Residual stress-induced deformation and fatigue crack growth in weld-repaired high-strength low-alloy steel with soft buffer layer

Residual stresses (RS) in a bulk weld-repaired steel structure and thin samples sliced from the welded-section are different due to inevitable variations in the stiffness and boundary conditions. In this study, thin extended compact tension (E-CT) samples for fatigue crack growth measurements were sliced from three extensively weld-repaired high-strength low-alloy (HSLA) blocks with three different welding conditions, i.e. welding with a 4 or 10 mm thick soft buffer layer (BL) and welding without the soft BL. Deformation in the thin E-CT samples with notches due to the partial release of welding-induced RS) was measured, and then the samples were used to measure the fatigue crack growth.

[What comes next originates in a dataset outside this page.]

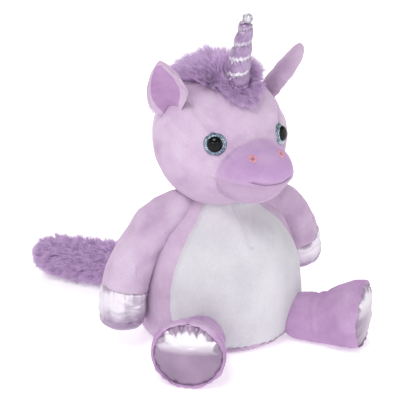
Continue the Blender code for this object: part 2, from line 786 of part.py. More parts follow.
def leg_shape():
    """(distance, half width, half height, centre height) along a leg from its pivot."""
    rise = FOOT_HALF_HEIGHT - LEG_RADIUS
    shape = []
    for share, flare in ((0.0, 0.0), (0.16, 0.0), (0.34, 0.18), (0.55, 0.55), (0.76, 0.88), (0.93, 1.0)):
        wide = LEG_RADIUS + (FOOT_HALF_WIDTH - LEG_RADIUS) * flare
        high = LEG_RADIUS + rise * flare
        shape.append((share * LEG_REACH, wide, high, high - LEG_RADIUS))
    return shape


def leg_root(inset):
    """Rings round the ball at the top of a leg, from its inner pole outwards."""
    radius = LEG_RADIUS - inset
    rings = []
    for turn in (65.0, 40.0, 18.0):
        small = radius * math.cos(math.radians(turn))
        back = -radius * math.sin(math.radians(turn))
        rings.append(leg_section(0.0, back, small, small, 0.0))
    return rings, np.array([[0.0, 0.0, -radius]])


def build_leg(word, side, plush, satin, filling):
    """One leg: plush tube with its flared foot, satin sole and filling."""
    shape = leg_shape()
    middle = shape[-1][3]
    rim = (
        leg_section(0.0, LEG_REACH * 0.985, FOOT_HALF_WIDTH * 0.97, FOOT_HALF_HEIGHT * 0.97, middle),
        leg_section(0.0, LEG_REACH, FOOT_HALF_WIDTH * 0.91, FOOT_HALF_HEIGHT * 0.91, middle),
    )
    open_width = FOOT_HALF_WIDTH * 0.86
    open_height = FOOT_HALF_HEIGHT * 0.86
    mouth = [
        leg_section(0.0, LEG_REACH - 0.001, open_width, open_height, middle),
        leg_section(0.0, LEG_REACH - PLUSH, open_width, open_height, middle),
    ]
    root_out, pole_out = leg_root(0.0)
    root_in, pole_in = leg_root(PLUSH)
    outside = root_out + [leg_section(0.0, *part) for part in shape] + list(rim)
    inside = root_in + [leg_section(PLUSH, *part) for part in shape]
    rings = outside + mouth + inside[::-1]
    origin = hip_point(side)
    direction = leg_direction(side)
    level = np.cross((0.0, 0.0, 1.0), direction)
    placed = place(rings + [pole_out, pole_in], origin, direction, level)
    cover = loft(f"leg_cover_{word}", placed[:-2], plush, ends=(placed[-2][0], placed[-1][0]))
    width = open_width - GAP
    height = open_height - GAP
    start = LEG_REACH - PLUSH
    sole = [leg_section(0.0, start, width, height, middle)]
    sole.append(leg_section(0.0, LEG_REACH - SATIN / 1.5, width, height, middle))
    for share, bulge in ((0.93, 0.45), (0.72, 0.80), (0.40, 0.96)):
        sole.append(leg_section(0.0, LEG_REACH + SOLE_BULGE * bulge, width * share, height * share, middle))
    tip = np.array([[0.0, middle, LEG_REACH + SOLE_BULGE]])
    placed = place(sole + [tip], origin, direction, level)
    loft(f"sole_{word}", placed[:-1], satin, ends=(None, placed[-1][0]))
    root, pole = leg_root(PLUSH + GAP)
    core = root + [leg_section(PLUSH + GAP, *part) for part in shape]
    last = leg_section(PLUSH + GAP, LEG_REACH - PLUSH - GAP, FOOT_HALF_WIDTH, FOOT_HALF_HEIGHT, middle)
    placed = place(core + [last * (0.8, 1.0, 1.0), pole], origin, direction, level)
    loft(f"leg_stuffing_{word}", placed[:-2], filling, ends=(placed[-1][0], None))


def tail_rings(inset):
    """Rings along the tail in the shared frame, its root ball first, and both end points."""
    direction = tail_direction()
    level = np.array([direction[1], -direction[0], 0.0])
    across, up = circle(LIMB_FACETS)
    start = tail_point()
    floor_level = TAIL_RADIUS + FLOOR_PLAY
    rings = []
    for turn in (65.0, 40.0, 18.0):
        small = (TAIL_ROOT - inset) * math.cos(math.radians(turn))
        back = -(TAIL_ROOT - inset) * math.sin(math.radians(turn))
        rings.append((back, small, TAIL_LEVEL))
    swell = TAIL_RADIUS - TAIL_ROOT
    for share, fat, drop in ((0.0, 0.0, 0.0), (0.08, 0.1, 0.1), (0.22, 0.8, 0.55), (0.42, 1.0, 0.92),
                             (0.64, 1.0, 1.0), (0.82, 0.6, 1.0)):
        radius = TAIL_ROOT + swell * fat - inset
        height = TAIL_LEVEL + (floor_level - TAIL_LEVEL) * drop
        rings.append((share * TAIL_LENGTH, radius, height))
    for share, thin in ((0.92, 0.82), (0.975, 0.52)):
        radius = TAIL_ROOT * thin - inset
        rings.append((share * TAIL_LENGTH - inset, radius, floor_level))
    placed = []
    for along, radius, height in rings:
        middle = start * (1, 1, 0) + direction * along + (0.0, 0.0, height)
        placed.append(middle + np.outer(radius * across, level) + np.outer(radius * up, (0.0, 0.0, 1.0)))
    root = start - direction * (TAIL_ROOT - inset)
    tip = start * (1, 1, 0) + direction * (TAIL_LENGTH - inset) + (0.0, 0.0, floor_level)
    return placed, root, tip


def build_tail(fur, filling):
    """The long-pile tail and its filling."""
    outside, root, tip = tail_rings(0.0)
    inside, root_in, tip_in = tail_rings(TAIL_PILE)
    cover = loft("tail_cover", outside[::-1] + inside, fur, ends=(tip, tip_in))
    core, root_core, tip_core = tail_rings(TAIL_PILE + GAP)
    loft("tail_stuffing", core, filling, ends=(root_core, tip_core))
    return cover


def joint_points():
    """Point on the joint's axis of each group of moving pieces, by the start of their names."""
    horn_pivot = horn_frame()[0]
    points = {name: NECK for name in ("neck_", "head_", "muzzle_", "chin_", "mouth_", "nostril_", "mane_", "eye_")}
    points["horn_"] = horn_pivot
    points["tail_"] = tail_point()
    for word, side in SIDES:
        foot = Vector(mirrored(EAR_BASE, side)).normalized()
        base = HEAD + np.array(foot) * (HEAD_RADIUS + EAR_CLEARANCE)
        points[f"ear_back_{word}"] = base
        points[f"ear_lining_{word}"] = base
        points[f"leg_cover_{word}"] = hip_point(side)
        points[f"leg_stuffing_{word}"] = hip_point(side)
        points[f"sole_{word}"] = hip_point(side)
    return points


def hang_on_joints():
    """Put the origin of every moving piece on the axis of its joint."""
    points = joint_points()
    for body in list(bpy.data.objects):
        for start, point in points.items():
            if body.name.startswith(start):
                pivot = Vector(point)
                body.data.transform(Matrix.Translation(-pivot))
                body.location = pivot


def give_own_materials():
    """Give every sub-part its own copy of its material."""
    for body in bpy.data.objects:
        if body.hide_render:
            continue
        material = body.data.materials[0].copy()
        material.name = f"{body.name}_{material.name.split('.')[0]}"
        body.data.materials[0] = material


def build():
    """Build the whole toy."""
    clear_scene()
    plush = make_material("lilac_plush", (0.66, 0.50, 0.70), 0.9)
    muzzle_plush = make_material("mauve_plush", (0.56, 0.38, 0.62), 0.9)
    chin_plush = make_material("pale_lilac_plush", (0.62, 0.47, 0.65), 0.9)
    belly_plush = make_material("white_plush", (0.86, 0.85, 0.88), 0.9)
    lining = make_material("pink_lilac_plush", (0.55, 0.33, 0.58), 0.9)
    fur = make_material("purple_fur", (0.36, 0.20, 0.45), 0.95)
    satin = make_material("lilac_satin", (0.60, 0.50, 0.66), 0.3)
    filling = make_material("polyester_fibre", (0.9, 0.9, 0.9), 1.0)
    thread = make_material("mauve_thread", (0.40, 0.22, 0.40), 0.7)
    nostril_thread = make_material("pink_thread", (0.80, 0.36, 0.45), 0.6)
    white_thread = make_material("silver_thread", (0.80, 0.78, 0.82), 0.4)
    iris = make_material("teal_glitter", (0.15, 0.32, 0.40), 0.3)
    pupil = make_material("black_plastic", (0.01, 0.01, 0.01), 0.1)
    washer = make_material("white_plastic", (0.8, 0.8, 0.8), 0.5)
    bead = make_material("silver_satin", (0.78, 0.76, 0.82), 0.15)
    build_torso(plush, belly_plush, filling)
    build_head(plush, muzzle_plush, chin_plush, filling)
    build_face_threads(thread, nostril_thread)
    build_eyes(iris, pupil, washer)
    build_ears(plush, lining)
    build_horn(satin, filling, white_thread, bead)
    build_mane(fur)
    for word, side in SIDES:
        build_arm(word, side, plush, satin, filling)
        build_leg(word, side, plush, satin, filling)
    build_tail(fur, filling)
    hang_on_joints()
    give_own_materials()


build()
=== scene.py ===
# %% [markdown]
# # A plush unicorn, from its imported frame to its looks
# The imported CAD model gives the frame: where each body is and how it moves. This lesson dresses it in
# short-pile plush, long fur, satin, thread and two glittered eyes; most pieces ride on their bodies, and those
# given a bend stay fixed in place.

# %% Frame
import math

import bmesh
import bpy
import numpy as np
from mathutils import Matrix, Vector
from mathutils.bvhtree import BVHTree


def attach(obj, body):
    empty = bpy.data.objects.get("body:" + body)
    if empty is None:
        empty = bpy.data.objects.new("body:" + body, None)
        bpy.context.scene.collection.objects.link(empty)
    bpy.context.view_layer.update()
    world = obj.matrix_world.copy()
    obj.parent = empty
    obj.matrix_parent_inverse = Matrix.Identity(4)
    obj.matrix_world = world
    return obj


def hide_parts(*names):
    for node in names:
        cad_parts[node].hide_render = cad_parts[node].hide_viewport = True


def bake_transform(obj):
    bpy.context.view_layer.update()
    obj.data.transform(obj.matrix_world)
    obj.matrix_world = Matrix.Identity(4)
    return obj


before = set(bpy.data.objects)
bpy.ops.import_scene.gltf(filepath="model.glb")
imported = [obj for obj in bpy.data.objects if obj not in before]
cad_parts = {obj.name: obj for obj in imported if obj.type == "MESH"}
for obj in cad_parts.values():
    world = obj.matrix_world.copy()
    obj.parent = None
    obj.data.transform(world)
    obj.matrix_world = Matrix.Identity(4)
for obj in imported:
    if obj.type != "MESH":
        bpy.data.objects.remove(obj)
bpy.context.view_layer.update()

MM = 0.001
FAR = 1e3
SCENE = bpy.context.scene
UP = np.array([0.0, 0.0, 1.0])
SIDEWAYS = np.array([1.0, 0.0, 0.0])

# %% [markdown]
# Most pieces here are surfaces on a grid: rows along the piece and columns round it. One function puts such
# a grid into a mesh, closes it round and closes its ends with a point.


# %% Surfaces from grids
def new_object(mesh):
    """Put a mesh in the scene under its own name, shaded smooth."""
    mesh.shade_smooth()
    obj = bpy.data.objects.new(mesh.name, mesh)
    SCENE.collection.objects.link(obj)
    return obj


def mesh_from_arrays(name, points, quads, tris):
    """Mesh from an array of points, an array of four-cornered faces and one of three-cornered faces."""
    loops = np.concatenate([quads.ravel(), tris.ravel()]).astype(np.int32)
    sizes = np.concatenate([np.full(len(quads), 4), np.full(len(tris), 3)]).astype(np.int32)
    starts = np.concatenate([[0], np.cumsum(sizes)[:-1]]).astype(np.int32)
    mesh = bpy.data.meshes.new(name)
    mesh.vertices.add(len(points))
    mesh.vertices.foreach_set("co", np.ascontiguousarray(points, np.float32).ravel())
    mesh.loops.add(len(loops))
    mesh.loops.foreach_set("vertex_index", loops)
    mesh.polygons.add(len(sizes))
    mesh.polygons.foreach_set("loop_start", starts)
    mesh.update(calc_edges=True)
    mesh.validate()
    return mesh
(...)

In this study, we reported detailed measurements of residual stress-induced (RS-induced) deformation in thin test samples and corresponding fatigue crack growth behavior of an extensively weld-repaired HSLA with or without a thin BL. Three groups of E-CT samples were prepared: weld-repaired HSLA without BL, and weld-repaired HSLA with a 10 mm or 4 mm BL. The RS-induced deformation and corresponding fatigue crack growth were measured, and studied together with the influence of BL. The results showed that the incorporation of a 4 mm BL had a profound influence on reduction of the RS-induced deformation, and the incorporation of a 10 mm BL had a significant influence on the fatigue crack growth behavior in the parent metal, heat-affected-zone and weld metal. Detailed SEM observations show that fatigue characteristics of the weld-repaired HSLA were also influenced by the buffer layer and welding-induced RS.